Today's Links: U.S. Education
Newsweek has an interesting commentary comparing the educational systems of Singapore and other Asian countries to the schools and education in the U.S. in "We All Have a Lot to Learn" by Fareed Zakaria. Seems the Singapore schoolchildren test much better in math and science than America's children, but the Americans shine as they reach maturity. As the minister of Education of Singapore says,
"We both have meritocracies....Yours is a talent meritocracy, ours is an exam meritocracy. There are some parts of the intellect that we are not able to test well—like creativity, curiosity, a sense of adventure, ambition. Most of all, America has a culture of learning that challenges conventional wisdom, even if it means challenging authority. These are the areas where Singapore must learn from America."
And they will. Worth reading it all, and then deciding: what am I going to do about this?
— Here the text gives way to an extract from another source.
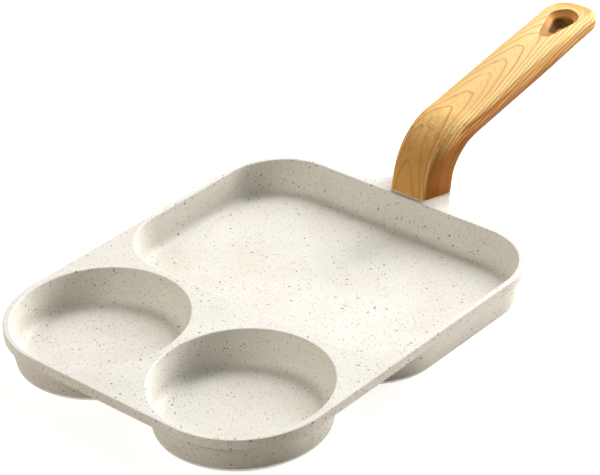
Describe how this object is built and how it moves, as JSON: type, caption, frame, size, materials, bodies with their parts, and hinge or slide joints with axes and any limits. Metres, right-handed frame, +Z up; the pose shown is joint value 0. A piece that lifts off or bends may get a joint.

Another commentary about the embarrassing state of U.S. education by John Stossel, "Public Schools are Cheating the Children" via Boortz. Makes yet again the very obvious connection between the government's monopoly on public schooling and the poor performance of U.S. schoolchildren on the international standard. Public schools are not only cheating the children and condemning them to a future less than they deserve, but they are also cheating the taxpayers. And a poorly educated citizenry is a vulnerable one. Is anybody listening??
Finally, if you're not already tired of the subject, Thomas Sowell writes on "Education Then and Now" at Townhall.com. Is it still possible today for the poor, bright children to receive a decent education in the U.S. public schools?